“Parigi: un amore travolgente”. Diario introspettivo di un giovane scrittore.

Un inno all’amore, ma anche alla musica, alla filosofia e all’arte in generale, è il libro del giovane Stefano Chiesa, dal titolo “Parigi: un amore travolgente” che arricchisce la collana “I Diamanti della Narrativa” dell’Aletti editore. In quest’opera, meglio definita come diario introspettivo, l’autore narra il suo vissuto nella capitale francese, raccontando – giorno dopo giorno, data dopo data, per dare l’idea del tempo che scorre, ma senza una particolare linearità, se non nelle riflessioni – il suo amore per tre donne, ciascuna delle quali ha giocato un ruolo determinante nella sua vita, ma soprattutto per Parigi.

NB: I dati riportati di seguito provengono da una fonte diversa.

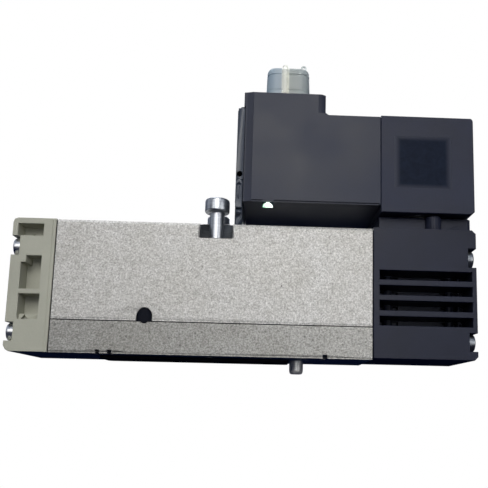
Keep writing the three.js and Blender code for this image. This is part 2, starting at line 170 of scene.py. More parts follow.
def cast_metal(name, lo, hi, seed_mm=0.5, left_shade=1.0, pit=0.07):
    """Blasted die-cast aluminium: bright and dark grain, soft patches, open pits, and, when asked, painted shade that
    darkens it towards -X.
    """
    m = Mat(name, hi, 0.5, 0.28)
    fine = m.noise(seed_mm, 3, 0.8)
    mid = m.noise(1.05, 3, 0.7)
    patch = m.noise(16.0, 3, 0.55, distort=0.6)
    grain = m.ramp(fine, [(0.37, lo), (0.50, tuple((a + b) / 2 for a, b in zip(lo, hi))), (0.63, hi)])
    base = m.mix(1.0, grain, m.ramp(mid, [(0.34, (0.76, 0.755, 0.74)), (0.56, (1.0, 1.0, 1.0))]), "MULTIPLY")
    tint = m.ramp(patch, [(0.33, (0.80, 0.795, 0.78)), (0.66, (1.0, 1.0, 1.0))])
    dark = m.ramp(m.voronoi(2.3), [(0.02, (0.40, 0.40, 0.39)), (pit, (1, 1, 1))])
    spots = m.ramp(m.voronoi(9.0), [(0.012, (0.22, 0.21, 0.20)), (0.035, (1, 1, 1))])
    col = m.mix(1.0, m.mix(1.0, m.mix(1.0, base, tint, "MULTIPLY"), dark, "MULTIPLY"), spots, "MULTIPLY")
    # painted shade: the colour darkens towards -X, standing in for the light that falls from the right
    if left_shade < 1.0:
        sx = m.node("ShaderNodeSeparateXYZ")
        m.link(m.tc.outputs["Object"], sx.inputs[0])
        mid_shade = left_shade + (1 - left_shade) * 0.25
        soil_and_shade = m.ramp(m.map(sx.outputs["X"], -0.045, 0.045, 0.0, 1.0), [(0.0, (left_shade,) * 3), (0.5, (mid_shade,) * 3), (1.0, (1, 1, 1))])
        col = m.mix(1.0, col, soil_and_shade, "MULTIPLY")
    m.color(col)
    m.rough(m.map(patch, 0.3, 0.7, 0.46, 0.60))
    m.bump(m.noise(0.34, 4, 0.7), 0.030, 1.0)
    m.bump(mid, 0.030, 0.9)
    return m.m


def plastic(name, color, var, rough, grain_mm=0.22, depth=0.006, spec=0.5, patch_mm=14.0):
    m = Mat(name, color, rough)
    m.b.inputs["Specular IOR Level"].default_value = spec
    patch = m.noise(patch_mm, 3, 0.5)
    fine = m.noise(0.5, 4, 0.6)
    a = tuple(c * (1 - var) for c in color)
    b = tuple(min(1, c * (1 + var)) for c in color)
    m.color(m.mix(0.25, m.ramp(patch, [(0.35, a), (0.65, b)]), m.ramp(fine, [(0.35, a), (0.65, b)])))
    m.rough(m.map(patch, 0.3, 0.7, max(0.05, rough - 0.06), rough + 0.06))
    m.bump(m.noise(grain_mm, 3, 0.55), depth, 0.8)
    return m.m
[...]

«Tuttora – racconta Stefano Chiesa, classe 1990, che attualmente vive a Melegnano (in provincia di Milano) – amo perdutamente Parigi, in ogni suo singolo angolo e anche per le sue contraddizioni. Si è trattato di un sentimento totalizzante. Un sentimento viscerale che scaturisce dalla presenza di una vita estremamente intensa: è tra le città più importanti a livello mondiale ed è capace di rapirti in luoghi diversi». Un amore platonico in gioventù, un inno poetico o una sinfonia monumentale, adesso. Quando l’autore è cresciuto e riesce a vederla con occhi differenti, sebbene sia sempre forte l’impronta lasciata nel suo animo irrequieto e desideroso di sentimenti totalizzanti. Nella copertina del libro, la Tour Eiffel, monumento più famoso di Parigi divenuto simbolo della città stessa e della Francia, fa da sfondo a due innamorati, i cui volti sono abbagliati da una luce che ne rappresenta la bellezza.

 

Un vissuto che ha condizionato il suo modo di vivere, anche a Milano, il suo pensiero, la passione per la musica e l’approccio verso le donne. Del resto, Parigi è la città dell’amore. «La quotidianità – racconta l’autore – ha mostrato quanto sia difficile vivere lì, da studenti e senza un lavoro. Parigi ha una frenesia spasmodica, il che mi ha reso decisamente entusiasta per quello che ho visto. Ho passato ore davanti a dipinti o sculture gigantesche, e ciò mi ha sensibilizzato maggiormente nei confronti dell’arte. Lo stesso posso dire in merito alla musica: ho suonato il pianoforte in un locale a due passi da “Notre-Dame”: tanto spettacolare, da definirlo “un carnevale pirotecnico” di cantanti, musicisti e ballerini. Infine, le storie d’amore mi hanno fatto comprendere quanto sia importante l’istante transeunte; ma, soprattutto, quanto la vera differenza sia data dallo spirito di abnegazione e sacrificio per l’altra persona».

 

La narrazione, così intima, quasi a voler creare un rapporto empatico con il lettore, ma in primis con la scrittura per essere più efficace nell’esprimere i propri sentimenti, avviene sempre in prima persona. «Sono come un pittore – afferma Stefano – che si lascia catturare dall’impressione dell’attimo fuggente. Sul piano stilistico, vi sono un flashback come apertura ed un simmetrico flashforward in chiusura. Il mio lessico può essere formale o informale, a seconda dei contesti e delle situazioni. Da ultimo, la narrazione domina il romanzo: non vi sono dialoghi (se non raramente), se intesi come discorsi diretti». E proprio come uno scultore, Stefano non segue schemi fissi ma plasma i pensieri per dare forma alle parole. Il tutto deve condurre a un risultato coerente e di senso compiuto. «Vorrei che il lettore si sentisse il più possibile vicino a me: come se lo prendessi per mano, conducendolo nel mio mondo, in modo che si immedesimi in me».